Mayor of Yuba City, California
- In office 2009–2010
- In office 2013–2014

Yuba City Council
- In office 2006–2010
- In office 2013–2014

Personal details
- Born: 1963 or 1964 (age 61–62) Lakhsian village, Hoshiarpur district, Punjab, India
- Spouse: Neena Gill
- Children: 3
- Alma mater: California State University, Chico
- Occupation: Senior V.P.
- Profession: Banking

= Kashmir Gill =

American mayor

Kashmir "Kash" Gill (ਕਸ਼ਮੀਰ ਗਿੱਲ) is the former mayor of Yuba City, California. Gill served two terms as mayor, from 2009 to 2010 and from 2013 to 2014. Gill also served on the City Council of Yuba City. Gill was the first Sikh to be elected mayor in the United States.

==Early life==
At three years old, Gill emigrated with his family from Lakhsina in the Hoshiarpur district of Punjab, India, after his uncle Bains sponsored them. Gill worked in his family's peach orchards and prune orchards until he was 13 years old. As an adult, Gill became the business manager of his family's farm.

Gill graduated from Yuba City High School, Yuba Community College, and California State University, Chico, where he earned a bachelor's degree in agricultural business in 1987. Gill graduated from California Agricultural Leadership Program and the Graduate School of Banking, Boulder, Colorado, in 2006.

==Professional career==
As of 2000, Gill was vice president and regional manager of Butte Community Bank in Yuba City, California. In 2001, Gill was on the board of directors of the Yuba City Sikh Temple.
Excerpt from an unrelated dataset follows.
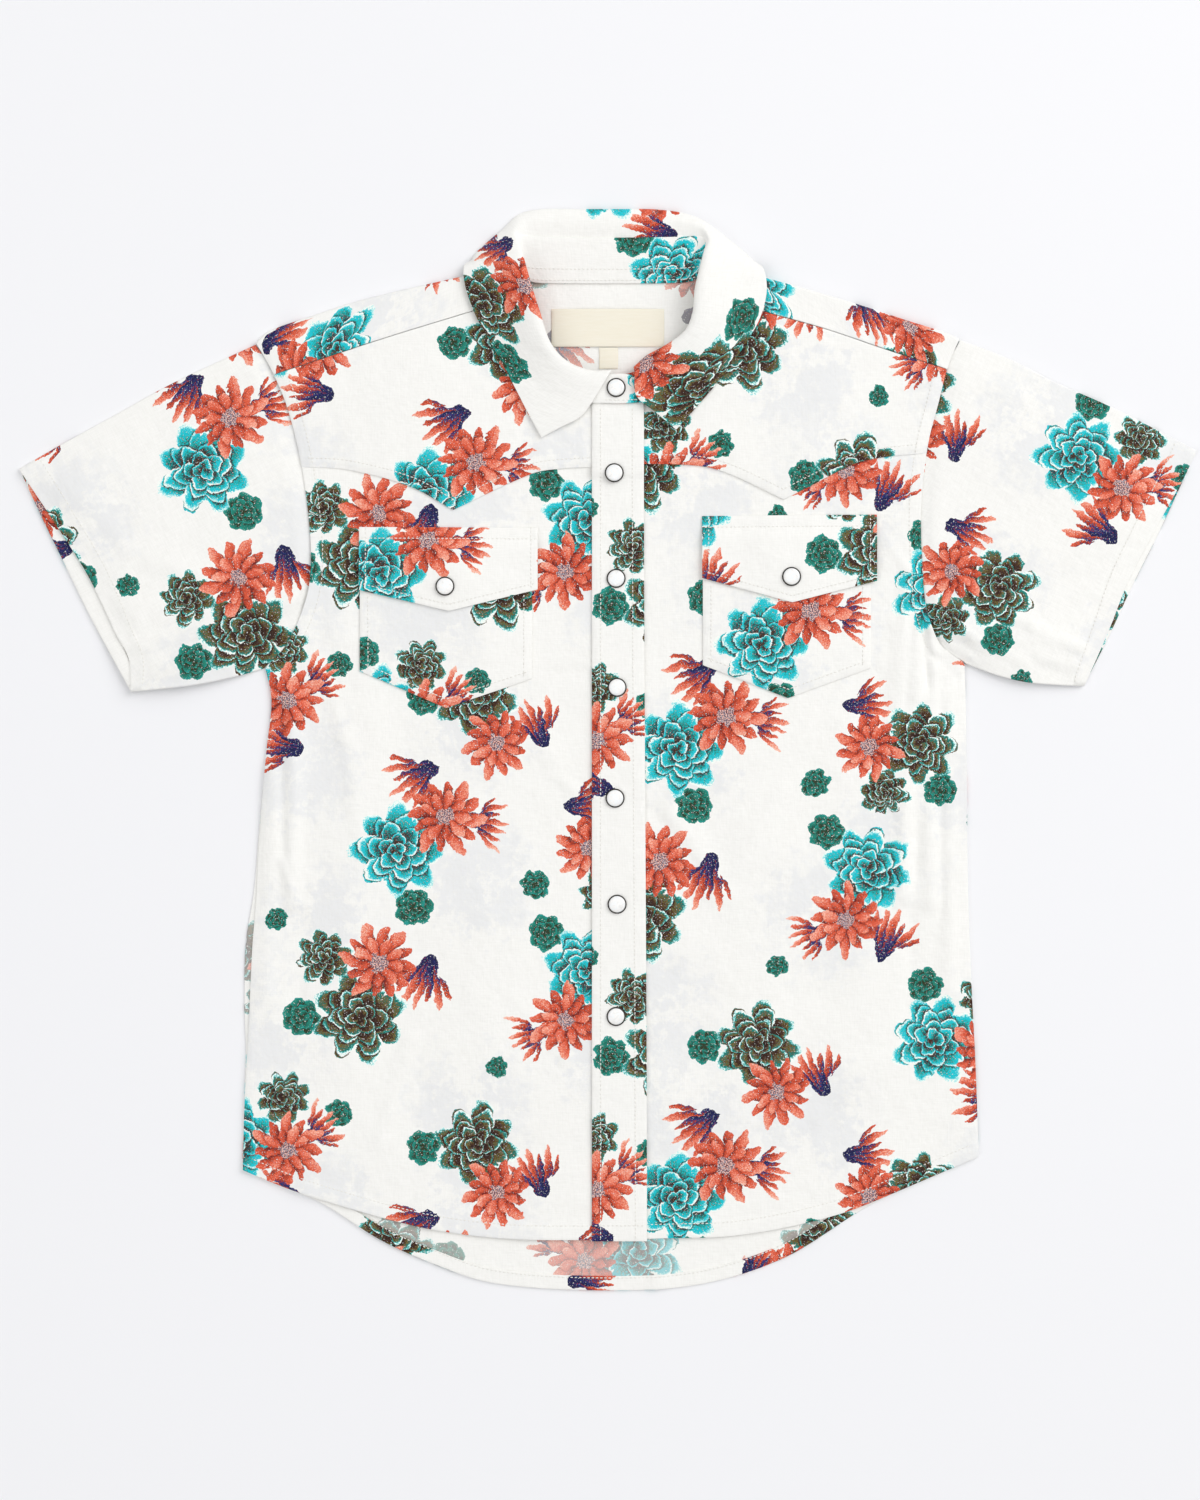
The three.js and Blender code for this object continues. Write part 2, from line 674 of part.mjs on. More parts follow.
// Collar. Each row is a section of the collar round the neck: b is the stand's sewn edge, s the seam
// at the stand's top, o the leaf's turn or shoulder on the way out and e its free edge. lip is how
// far the roll stands inside the seam (negative where the leaf runs on past it, as at the back, where
// it lies flat and turns under) and high is the height of the roll. Rows with no leaf are the stand's
// two overlapping front ends.
const collar = [
  { bx: 16.9, by: 168.4, bz: 5.7, sx: 14.6, sy: 180.8, sz: 5.75 },
  { bx: 9.0, by: 167.9, bz: 5.7, sx: 8.6, sy: 182.6, sz: 5.8 },
  { bx: 1.0, by: 167.9, bz: 5.7, sx: 1.0, sy: 182.4, sz: 5.8, ox: -13, oy: 161.6, oz: 6.4, ex: -32.2, ey: 151.4, ez: 4.8, lip: 1.2, high: 8.0 },
  { bx: -11.0, by: 168.6, bz: 5.0, sx: -10.0, sy: 182.8, sz: 5.8, ox: -27.0, oy: 170.4, oz: 6.0, ex: -38.6, ey: 163.0, ez: 4.8, lip: 1.2, high: 8.2 },
  { bx: -27.0, by: 174.0, bz: 4.5, sx: -21.6, sy: 187.6, sz: 6.8, ox: -38.5, oy: 182.0, oz: 6.2, ex: -47.6, ey: 180.6, ez: 4.8, lip: 1.2, high: 9.6 },
  { bx: -41.0, by: 185.6, bz: 4.5, sx: -29.2, sy: 196.2, sz: 8.6, ox: -46.5, oy: 196.0, oz: 6.8, ex: -56.2, ey: 196.4, ez: 4.9, lip: 1.2, high: 11.4 },
  { bx: -48.6, by: 202.0, bz: 4.5, sx: -34.4, sy: 211.4, sz: 10.0, ox: -53.5, oy: 211.0, oz: 7.2, ex: -64.5, ey: 211.5, ez: 5.0, lip: 1.1, high: 12.8 },
  { bx: -51.6, by: 218.0, bz: 4.4, sx: -38.4, sy: 224.0, sz: 10.6, ox: -57.5, oy: 225.0, oz: 7.4, ex: -69.2, ey: 225.5, ez: 5.0, lip: 1.1, high: 13.4 },
  { bx: -49.0, by: 229.6, bz: 4.6, sx: -41.0, sy: 234.0, sz: 10.4, ox: -58.5, oy: 234.6, oz: 7.2, ex: -69.8, ey: 233.6, ez: 4.9, lip: 0.9, high: 12.8 },
  { bx: -44.6, by: 231.2, bz: 4.0, sx: -42.4, sy: 241.0, sz: 9.0, ox: -65.4, oy: 239.2, oz: 2.2, ex: -60.5, ey: 237.0, ez: 0.5, lip: 0.4, high: 10.6 },
  { bx: -40.6, by: 228.8, bz: 2.8, sx: -43.0, sy: 246.2, sz: 6.8, ox: -58.5, oy: 246.0, oz: 2.0, ex: -52.6, ey: 240.4, ez: 0.5, lip: -0.8, high: 7.8 },
  { bx: -37.4, by: 227.4, bz: 2.1, sx: -42.6, sy: 249.2, sz: 5.2, ox: -50.8, oy: 252.6, oz: 1.9, ex: -46.0, ey: 239.6, ez: 0.5, lip: -1.8, high: 5.8 },
  { bx: -34.0, by: 226.8, bz: 1.9, sx: -39.6, sy: 249.6, sz: 4.2, ox: -43.2, oy: 259.6, oz: 1.9, ex: -40.6, ey: 238.6, ez: 0.5, lip: -3.0, high: 4.4 },
  { bx: -28.0, by: 226.6, bz: 1.9, sx: -32.0, sy: 249.4, sz: 3.4, ox: -33.0, oy: 262.0, oz: 1.9, ex: -32.0, ey: 238.0, ez: 0.5, lip: -4.0, high: 3.7 },
  { bx: -12.0, by: 226.5, bz: 1.9, sx: -14.0, sy: 249.0, sz: 3.1, ox: -14.0, oy: 262.1, oz: 1.9, ex: -14.0, ey: 237.6, ez: 0.5, lip: -4.0, high: 3.5 },
  { bx: 4.0, by: 226.5, bz: 1.9, sx: 4.0, sy: 249.0, sz: 3.1, ox: 4.0, oy: 262.1, oz: 1.9, ex: 4.0, ey: 237.6, ez: 0.5, lip: -4.0, high: 3.5 },
  { bx: 20.0, by: 226.6, bz: 1.9, sx: 22.0, sy: 249.2, sz: 3.1, ox: 22.0, oy: 262.0, oz: 1.9, ex: 21.0, ey: 237.8, ez: 0.5, lip: -4.0, high: 3.5 },
  { bx: 34.0, by: 226.9, bz: 1.9, sx: 37.0, sy: 249.4, sz: 3.6, ox: 37.4, oy: 260.0, oz: 1.9, ex: 36.0, ey: 238.4, ez: 0.5, lip: -3.6, high: 3.9 },
  { bx: 39.6, by: 227.4, bz: 2.0, sx: 44.6, sy: 249.4, sz: 4.4, ox: 46.4, oy: 256.4, oz: 1.9, ex: 44.4, ey: 239.2, ez: 0.5, lip: -2.0, high: 4.8 },
  { bx: 43.6, by: 228.8, bz: 2.8, sx: 47.6, sy: 246.8, sz: 6.4, ox: 57.0, oy: 248.6, oz: 2.0, ex: 52.8, ey: 240.6, ez: 0.5, lip: -0.8, high: 7.4 },
  { bx: 47.0, by: 231.4, bz: 4.0, sx: 47.0, sy: 240.6, sz: 9.0, ox: 68.0, oy: 239.4, oz: 2.2, ex: 62.5, ey: 237.2, ez: 0.5, lip: 0.4, high: 10.6 },
  { bx: 51.0, by: 230.0, bz: 4.6, sx: 45.4, sy: 232.4, sz: 10.4, ox: 64.0, oy: 233.4, oz: 7.2, ex: 75.4, ey: 232.4, ez: 4.9, lip: 0.9, high: 12.8 },
  { bx: 54.6, by: 219.0, bz: 4.4, sx: 43.2, sy: 221.8, sz: 10.6, ox: 64.0, oy: 222.6, oz: 7.4, ex: 76.8, ey: 223.0, ez: 5.0, lip: 1.1, high: 13.4 },
  { bx: 53.4, by: 203.0, bz: 4.5, sx: 42.2, sy: 210.6, sz: 10.0, ox: 61.0, oy: 208.6, oz: 7.2, ex: 73.8, ey: 210.0, ez: 5.0, lip: 1.1, high: 12.8 },
  { bx: 45.6, by: 187.0, bz: 4.5, sx: 38.6, sy: 202.0, sz: 8.6, ox: 56.0, oy: 195.4, oz: 6.8, ex: 66.4, ey: 196.6, ez: 4.9, lip: 1.2, high: 11.4 },
  { bx: 31.6, by: 175.0, bz: 4.4, sx: 29.6, sy: 195.0, sz: 6.4, ox: 45.0, oy: 182.6, oz: 6.2, ex: 55.0, ey: 180.6, ez: 4.8, lip: 1.2, high: 9.8 },
  { bx: 20.0, by: 169.8, bz: 4.4, sx: 19.6, sy: 189.4, sz: 4.9, ox: 32.0, oy: 172.0, oz: 6.2, ex: 43.0, ey: 166.4, ez: 4.8, lip: 1.3, high: 8.6 },
  { bx: 12.4, by: 168.0, bz: 4.4, sx: 12.8, sy: 183.9, sz: 4.4, ox: 13.6, oy: 171.4, oz: 7.4, ex: 33.0, ey: 155.2, ez: 4.8, lip: 1.2, high: 8.2 },
  { bx: 3.0, by: 167.9, bz: 4.4, sx: 3.4, sy: 182.2, sz: 4.4 },
  { bx: -5.8, by: 168.3, bz: 4.4, sx: -4.0, sy: 181.0, sz: 4.4 },
];
const v3 = (x, y, z) => new THREE.Vector3(x, y, z);
function smooth(controls, each) {
  const curve = new THREE.CatmullRomCurve3(controls, false, "centripetal");
  const spans = controls.length - 1;
  const out = [];
  for (let k = 0; k < spans; k++) for (let i = 0; i < each[k]; i++) out.push(curve.getPoint((k + i / each[k]) / spans));
  out.push(controls[spans].clone());
  return out;
}
const standRows = collar.map((r) => {
  const base = v3(r.bx, r.by, r.bz);
  const top = v3(r.sx, r.sy, r.sz);
  return [0, 0.34, 0.67, 1].map((t) => {
    const p = base.clone().lerp(top, t);
    if (t === 1) p.add(base.clone().sub(top).setLength(2.5 * GAP));
    return p;
  });
});
sheet("collar_stand", standRows);

const leafRows = collar
  .filter((r) => r.ox !== undefined)
  .map((r) => {
    const out = v3(r.ox - r.sx, r.oy - r.sy, 0).normalize();
    const at = (d, z) => v3(r.sx + out.x * d, r.sy + out.y * d, z);
    const crest = r.lip < 0 ? -2 * r.lip : 1.6;
    const under = r.ez < 1;
    const turn = v3(r.ox, r.oy, r.oz);
    const edge = v3(r.ex, r.ey, r.ez);
    const home = edge.clone().sub(turn).setZ(0).normalize();
    const after = under
      ? v3(r.ox + home.x * 2.2, r.oy + home.y * 2.2, r.ez)
      : turn.clone().lerp(edge, 0.5);
    return smooth([at(0, r.sz), at(-r.lip, (r.sz + r.high) / 2), at(crest, r.high), turn, after, edge], [1, 2, 3, 2, 2]);
  });
sheet("collar_leaf", leafRows);

// Labels, blank, on the inside of the back yoke.

const block = (x0, x1, y0, y1) =>
  [y0, y1].map((y) => [x0, x1].map((x) => v3(x, y, FLOOR + STEP)));
sheet("neck_label", block(LABEL.x - LABEL.wide / 2, LABEL.x + LABEL.wide / 2, LABEL.y - LABEL.tall / 2, LABEL.y + LABEL.tall / 2));
sheet("size_tag", block(TAG.x - TAG.wide / 2, TAG.x + TAG.wide / 2, TAG.top - TAG.tall, TAG.top));

// Snaps: a domed cap in a thin ring, each a piece of its own.

const snaps = [
  { name: "collar", x: 3.9, y: 175.4, on: () => 5.8 },
  { name: "1", x: 3.0, y: 134.3, on: bandHeight },
  { name: "2", x: 3.9, y: 83.2, on: bandHeight },
  { name: "3", x: 4.4, y: 30.4, on: bandHeight },
  { name: "4", x: 3.4, y: -23.3, on: bandHeight },
  { name: "5", x: 4.4, y: -74.7, on: bandHeight },
  { name: "6", x: 3.9, y: -129.1, on: bandHeight },
  { name: "flap_left", x: -78.9, y: 79.3, on: flapHeight },
  { name: "flap_right", x: 88.8, y: 84.0, on: flapHeight },
];
for (const s of snaps) {
  let seat = 0;
  for (let k = 0; k < 16; k++) {
    const a = (k / 16) * 2 * Math.PI;
    for (const r of [0, SNAP.ringOut + 1.5]) seat = Math.max(seat, s.on(s.x + r * Math.cos(a), s.y + r * Math.sin(a)));
  }
  seat += CLOTH / 2 + GAP;
  const dome = [
    [0, 0],
    [SNAP.cap, 0.2],
    [SNAP.cap - 0.25, 0.85],
    [SNAP.cap * 0.62, SNAP.capTall - 0.2],
    [0, SNAP.capTall],
  ];
  const rim = [
    [SNAP.ringIn, 0],
    [SNAP.ringOut, 0.1],
    [SNAP.ringOut - 0.2, SNAP.ringTall],
    [SNAP.ringIn, SNAP.ringTall],
    [SNAP.ringIn, 0],
  ];
  for (const [kind, profile] of [["snap_cap_", dome], ["snap_ring_", rim]]) {
    const points = profile.map(([r, z]) => new THREE.Vector2(r, z));
    const geometry = new THREE.LatheGeometry(points, SNAP.sides);
    geometry.rotateX(Math.PI / 2);
    geometry.translate(s.x, s.y, seat);
    addMesh(kind + s.name, geometry);
  }
}

// The origin goes under the middle of the whole.

const box = new THREE.Box3().setFromObject(shirt);
const middle = box.getCenter(new THREE.Vector3());
shirt.position.set(-middle.x, -middle.y, -box.min.z);

export default shirt;
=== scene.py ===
import math

import bmesh
import bpy
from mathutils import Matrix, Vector, noise


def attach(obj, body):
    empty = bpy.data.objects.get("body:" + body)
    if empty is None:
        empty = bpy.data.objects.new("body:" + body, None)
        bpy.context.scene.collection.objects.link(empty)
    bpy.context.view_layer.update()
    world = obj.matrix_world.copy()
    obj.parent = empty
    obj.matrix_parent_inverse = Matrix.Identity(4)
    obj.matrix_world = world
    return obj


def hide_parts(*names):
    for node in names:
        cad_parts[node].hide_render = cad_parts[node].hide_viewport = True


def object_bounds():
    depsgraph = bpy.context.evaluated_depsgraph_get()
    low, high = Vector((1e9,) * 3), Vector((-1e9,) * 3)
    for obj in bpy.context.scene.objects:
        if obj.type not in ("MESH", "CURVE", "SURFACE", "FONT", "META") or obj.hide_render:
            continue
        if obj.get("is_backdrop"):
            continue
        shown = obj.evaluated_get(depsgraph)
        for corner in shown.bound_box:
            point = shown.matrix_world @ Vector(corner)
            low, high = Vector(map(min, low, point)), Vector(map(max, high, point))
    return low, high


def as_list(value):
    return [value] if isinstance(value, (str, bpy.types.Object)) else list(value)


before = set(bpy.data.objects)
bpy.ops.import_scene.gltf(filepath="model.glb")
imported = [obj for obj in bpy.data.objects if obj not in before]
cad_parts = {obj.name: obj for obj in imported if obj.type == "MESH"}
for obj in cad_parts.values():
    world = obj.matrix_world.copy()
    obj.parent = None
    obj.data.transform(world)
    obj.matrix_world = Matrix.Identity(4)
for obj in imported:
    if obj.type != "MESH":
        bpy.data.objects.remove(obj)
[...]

As of 2006, Gill was working at Banner Bank as senior vice president, where he leads the Northern California Agribusiness Division. Gill is an active member of the Republican Party.

==Political career==
Gill ran for a seat on the five-member Yuba City Council in 2004, but Gill did not win a seat in the election.

Gill successfully ran for Yuba City Council in 2006. Gill ran for reelection to the Yuba City Council in 2008. Because Gill received the second-most votes in the election, he served as Yuba City's vice mayor in 2008, and Gill was subsequently sworn in as Yuba City's mayor on November 10, 2009. The position of mayor of Yuba City is held in rotation by the two individuals who received the most votes in city council elections. Gill was the first Punjabi American and first Sikh to be mayor of Yuba City. Gill was also one of the first Indian mayors in America, and the first Sikh to be elected mayor in the United States. Gill served a second term as vice-mayor of Yuba City from 2012 to 2013, and he served a second term as mayor of Yuba City from 2013 to 2014.

As mayor, Gill advocated for federal funds to be used for the city's levee upgrades. He also formed the gang task force and economic task force.

In addition to Gill's public service as mayor, vice-mayor, and council member for Yuba City, he has served as chair of the Yuba-Sutter Chamber of Commerce; member of the board of directors of the Fremont-Rideout Hospital Foundation; and member of the board of directors of the Sutter Health Foundation.

==Personal life==
He is the son of Punjabi Sikh parents, and is of the Sikh faith. Kash is married to Neena Gill, and they have three children named Harveen, Rajan, and Preya.